In church life - So in a church context, although we might meet in larger numbers than this, we can expect to only properly know a subset of the people present. And if we regularly socialise with 150 church friends, we will not have much capacity remaining to socialise with neighbours, work colleagues, or the other people we meet day by day. And that is a problem.

Why is it a problem? Simply because we are supposed to be making disciples! We can only make disciples by spending time with the people around us in a social context. To do so our existing regular social group needs to be smaller than the Dunbar number of 150. If we maximise the number of friends we have in the church, we are automatically minimising the number we can maintain in the world. And we do not go into the church to make disciples, but into the world.

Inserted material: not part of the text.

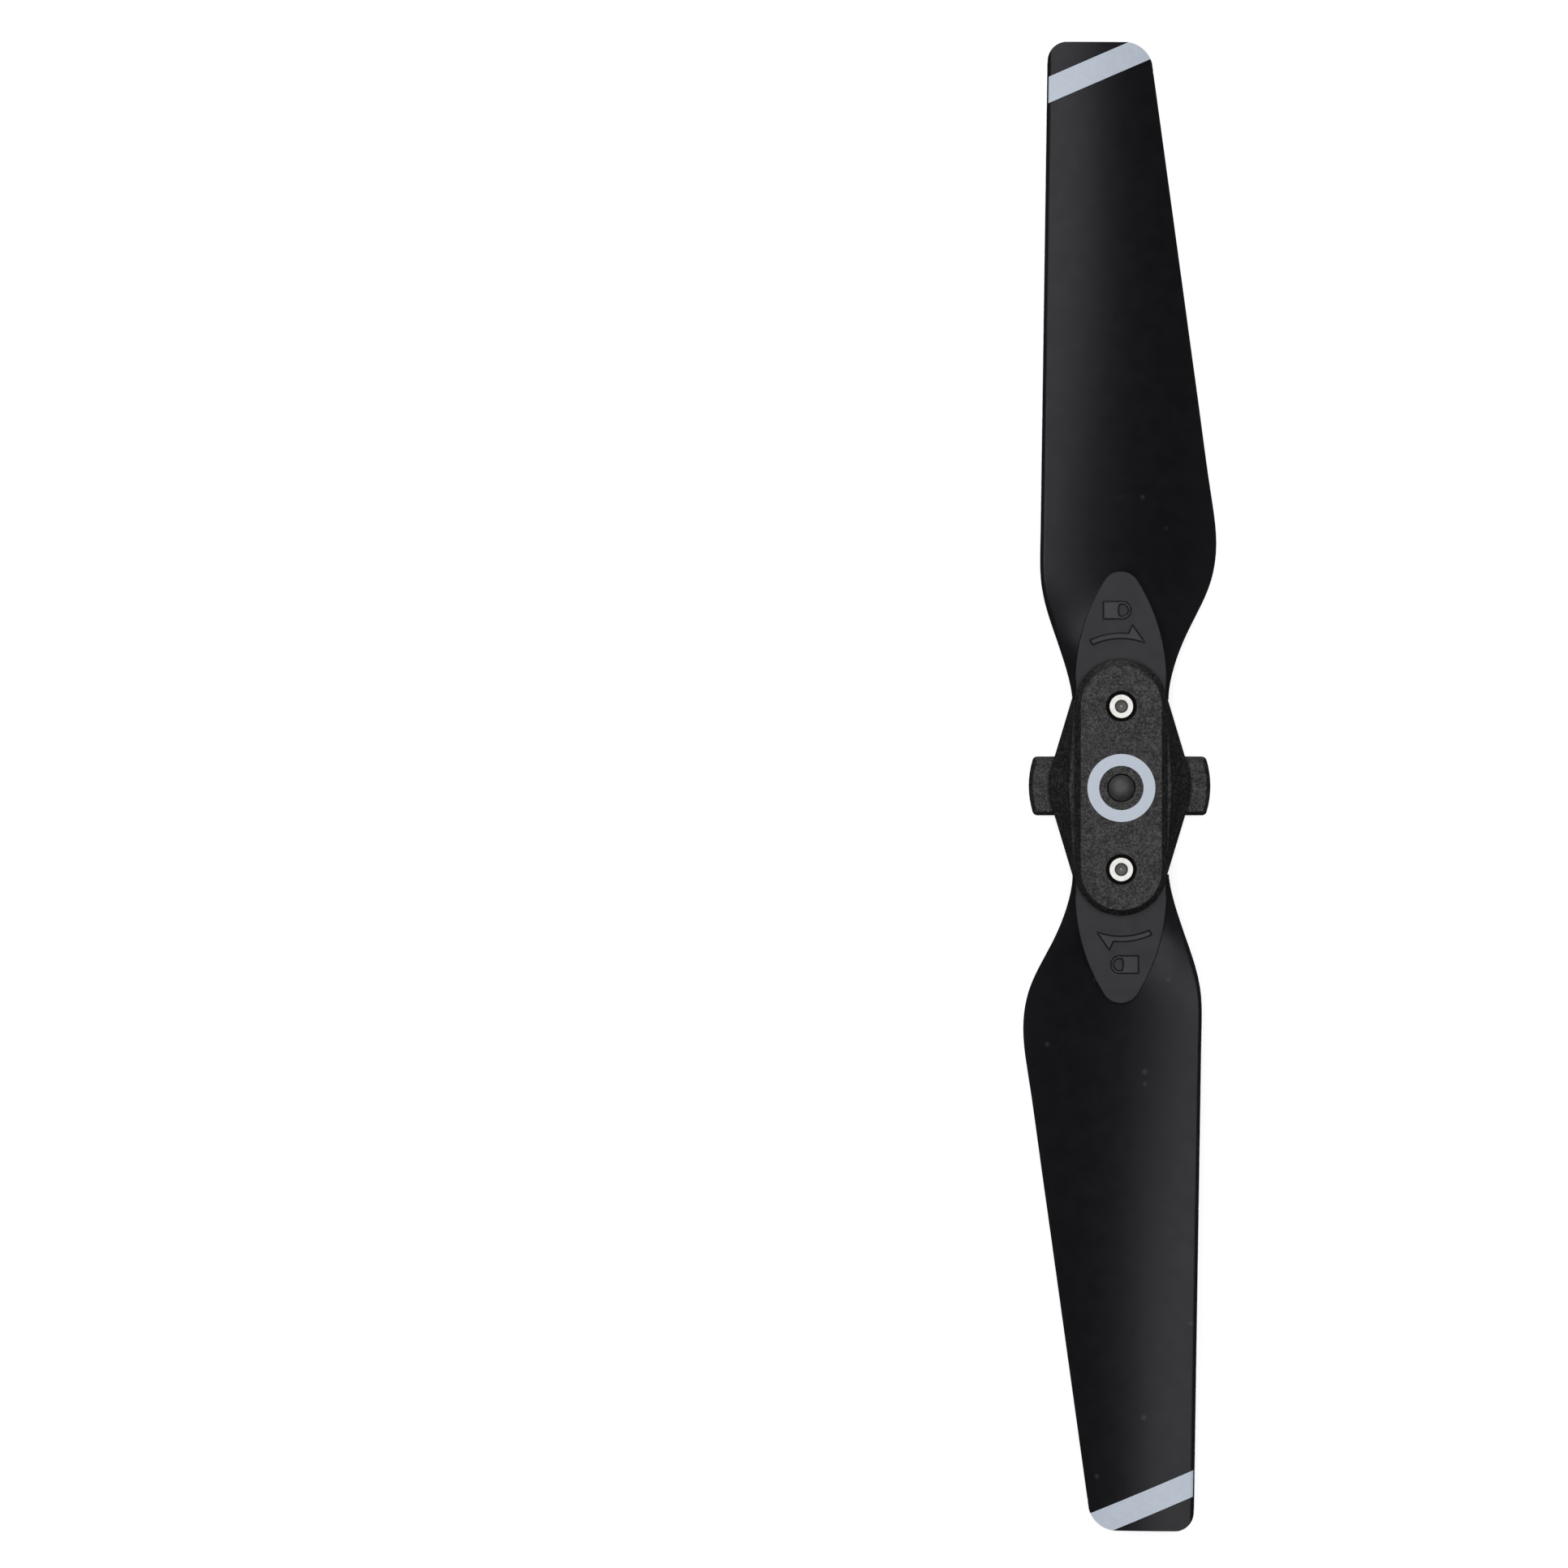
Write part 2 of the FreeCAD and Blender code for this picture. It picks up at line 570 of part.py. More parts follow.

Practical suggestions - My advice is to expect church to involve smaller numbers, two or three, six to twenty, and for special purposes sixty to eighty. Meanwhile, focus some effort on having good social involvement with as many non-church people as possible. These will include your wider family, your neighbours and those you share an interest with or work alongside. These are the pools in which you may discover future disciples.

Recognise that good fellowship is possible with the twos and threes and with the sixes to twenties. Do you really need more than that? Weigh up the benefits and the costs of larger church groups than these. What will be gained and what will be lost if your entire capacity to socialise is spent within the church community?

Questions:
  • If you meet regularly with others in a group this size, how many would you say are your friends?
  • How do you relate to the others, those who are not close friends?
  • Are there arrangements to meet in smaller groups at other times? Does this help?